Companies are increasingly forcing their outside counsel to offer an alternative fee for legal work. Pfizer is the latest example. The pharmaceutical giant recently formed the Pfizer Legal Alliance, a group of nineteen law firms who will provide legal services for the entire year for a flat fee.
Pfizer’s general counsel, Amy Schulman, leads the company’s efforts to reduce legal costs while preserving quality. Schulman’s goal is to have 75 percent of Pfizer’s legal work done by law firms in the Alliance.
Sure, companies like Cisco and du Pont have used alternative fees and flat fees for many years. But Pfizer is taking it a step further. Pfizer’s program covers a broader range of legal services than other companies’ arrangements.
Competition For Alternative Fees?
Pfizer can impose alternative fees to this extent because the company has so much legal work. Law firms are vigorously competing for a piece of Pfizer’s work because they can secure guaranteed revenues. Competition puts downward pressure on prices. Because of competition, some law firms will accept alternative fees for their work, with the understanding that they are effectively billing below their prevailing hourly rate.
These firms may be able to make up for it by charging hourly to companies who do not have the bargaining power to compel alternative fees.
Perhaps these firms are strategically smarter than their competitors as to pricing. Maybe they understand that they cannot keep raising rates without providing added value.
Alternatively, firms who accept alternative fees may be more financially desperate or may provide lower value services.
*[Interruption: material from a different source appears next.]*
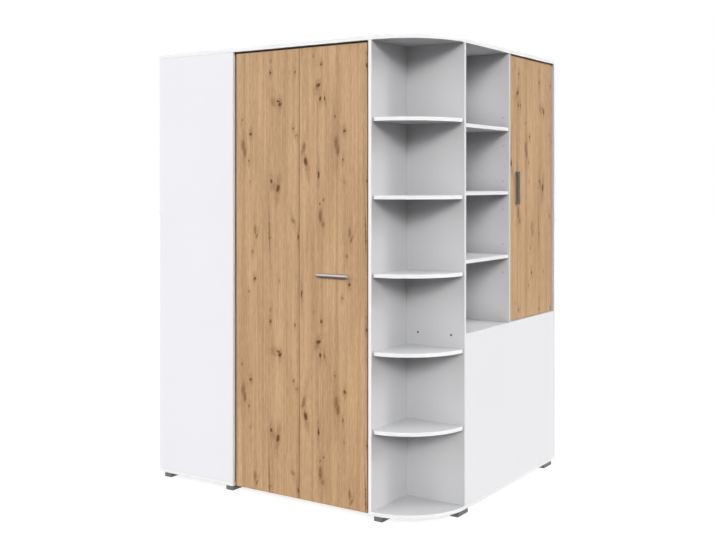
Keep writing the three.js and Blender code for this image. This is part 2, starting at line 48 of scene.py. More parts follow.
# in the settings a noise is its cells to the metre, its detail and its roughness, a relief is a bump's
# strength and its depth, and a span is where a value starts to count and where it counts in full
noiseSpan = (0.3, 0.7)  # most of a noise lies between these
wideSpan = (0.25, 0.75)
fullSpan = (0.2, 0.8)
facing = (0.5, 0.7)  # how far a face looks along an axis


# --- small helpers for materials and meshes

def wire(tree, kind, inputs, **settings):
    # a node with its settings, its values and its links; gives back its outputs
    node = tree.nodes.new(kind)
    for name, value in settings.items():
        setattr(node, name, value)
    for key, value in inputs.items():
        if isinstance(value, bpy.types.NodeSocket):
            tree.links.new(value, node.inputs[key])
        else:
            node.inputs[key].default_value = value
    return node.outputs


def calc(tree, operation, *values):
    return wire(tree, "ShaderNodeMath", dict(enumerate(values)), operation=operation)[0]


def vectorCalc(tree, operation, *values):
    result = wire(tree, "ShaderNodeVectorMath", dict(enumerate(values)), operation=operation)
    return result[1] if operation in ("LENGTH", "DOT_PRODUCT") else result[0]


def ramp(tree, value, low, high, toLow=0.0, toHigh=1.0):
    # a soft step from one value to another
    inputs = {0: value, 1: low, 2: high, 3: toLow, 4: toHigh}
    return wire(tree, "ShaderNodeMapRange", inputs, interpolation_type="SMOOTHSTEP")[0]


def blendColors(tree, factor, first, second, how="MIX"):
    inputs = {0: factor, 6: first, 7: second}
    return wire(tree, "ShaderNodeMix", inputs, data_type="RGBA", blend_type=how)[2]


def grey(tree, value):
    return wire(tree, "ShaderNodeCombineXYZ", {0: value, 1: value, 2: value})[0]


def noise(tree, vector, scale, detail, roughness=0.5):
    inputs = {"Vector": vector, "Scale": scale, "Detail": detail, "Roughness": roughness}
    return wire(tree, "ShaderNodeTexNoise", inputs)[0]


def objectPlace(tree, scale=(1, 1, 1)):
    place = wire(tree, "ShaderNodeTexCoord", {})["Object"]
    return wire(tree, "ShaderNodeMapping", {"Vector": place, "Scale": scale})[0]


def bump(tree, height, strength, distance):
    return wire(tree, "ShaderNodeBump", {"Height": height, "Strength": strength, "Distance": distance})[0]


def newMaterial(name, **values):
    # values the same all over go straight on the shader's sockets
    material = bpy.data.materials.new(name)
    material.use_nodes = True
    shader = material.node_tree.nodes["Principled BSDF"]
    for socket, value in values.items():
        shader.inputs[socket.replace("_", " ")].default_value = value
    return material, material.node_tree, shader


def connect(tree, shader, **outputs):
    for socket, output in outputs.items():
        tree.links.new(output, shader.inputs[socket.replace("_", " ")])


def seenDirectly(tree):
    # 1 for what the camera sees, also in a reflection, and 0 for light that only falls on something
    rays = wire(tree, "ShaderNodeLightPath", {})
    mirrored = calc(tree, "MAXIMUM", rays["Is Glossy Ray"], rays["Is Transmission Ray"])
    return calc(tree, "MAXIMUM", rays["Is Camera Ray"], mirrored)


def dimmed(color, share):
    return tuple(share * c for c in color[:3]) + (1,)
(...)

Looking at it from the other direction, an intellectual property boutique in San Francisco attracts clients by offering a monthly subscription fee. The firm’s clients are mostly venture-backed companies, not corporate giants like Pfizer.
Conclusion
On the one hand, one of the world’s largest pharmaceutical companies moves toward alternative fees and brings along large law firms. At the same time, a small law firm gains small clients by offering a flat fee for services. That alternative fees are both imposed by companies, and offered by law firms, suggests that we will be seeing more of this business strategy in the legal industry. Look for changes in industry structure and competition to follow.